Volgens de Afdeling betekent de plaatsing van het konijn op de landelijke vrijstellingslijst dat het uitgangspunt is dat het konijn in het hele land belangrijke schade aanricht aan gewassen, vee, bossen, bedrijfsmatige visserij en wateren of schade aan fauna.

Het betekent ook dat vaststaat dat geen andere bevredigende oplossing bestaat voor de bestrijding van de schade dan het afschot van konijnen en dat geen afbreuk wordt gedaan aan de gunstige staat van instandhouding van de soort, aldus de Afdeling.

Maar:

"Indien een soort voorkomt op de vrijstellingslijst behoeft de grondgebruiker in individuele gevallen niet te beoordelen of de soort belangrijke schade aanricht. Die afweging is al gemaakt bij het besluit tot verlening van de vrijstelling. Evenwel volgt uit de geschiedenis van de totstandkoming van de Ffw (Kamerstukken 2003/2004, 29448, nr.3, blz. 3) dat voor de toepassing van artikel 65 een grondgebruiker op grond van artikel 1 van de Regeling op het moment dat hij optreedt, dient te kunnen aantonen dat hij belangrijke schade als bedoeld in dat artikel tracht te voorkomen.

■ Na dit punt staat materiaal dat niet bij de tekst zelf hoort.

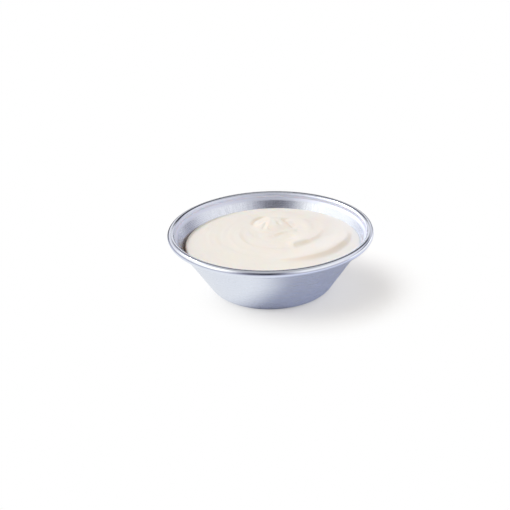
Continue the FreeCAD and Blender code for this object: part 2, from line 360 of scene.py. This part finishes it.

Anders dan de rechtbank is de Afdeling van oordeel dat de staatssecretaris niet heeft aangetoond dat in dit geval met het afschieten van konijnen getracht is belangrijke schade als bedoeld in artikel 65, tweede lid, aanhef en onder a, te voorkomen. Daartoe wordt overwogen dat in de brief van 17 december 2013 uitdrukkelijk vermeld staat dat zich geen landbouwschade, maar uitsluitend schade aan zomerhuisjes en fietspaden, voordoet. De pas in beroep overgelegde verklaringen van pachters dat zich wel belangrijke schade voordoet aan flora en fauna acht de Afdeling niet voldoende concreet en specifiek, zodat daaraan niet de door de staatssecretaris voorgestane betekenis kan worden toegekend. De Afdeling acht daarbij van belang dat deze verklaringen niet meer behelzen dan een op papier voorgedrukt verzoek van de pachters om schadebestrijding van konijnen zonder dat deze verklaringen ondersteund worden door objectieve en controleerbare gegevens. Ter zitting bij de Afdeling heeft Staatsbosbeheer desgevraagd verklaard de pachters op hun woord te geloven en dat zij geen onderzoek heeft verricht naar deze verklaringen. Nu aldus niet is aangetoond dat de grondgebruikers aanleiding hadden over te gaan tot beheer- en schadebestrijding van het konijn ter voorkoming van belangrijke schade in vorenvermelde zin mocht de staatssecretaris het verzoek om handhaving niet afwijzen op de grond dat is voldaan aan de voorwaarden van artikel 65 van de Ffw."

Kortom: ook al staat het konijn op de vrijstellingslijst, dan moet toch worden aangetoond dat met het afschieten van konijnen geprobeerd is belangrijke schade te voorkomen. Alleen de verklaringen van pachters is hiervoor onvoldoende.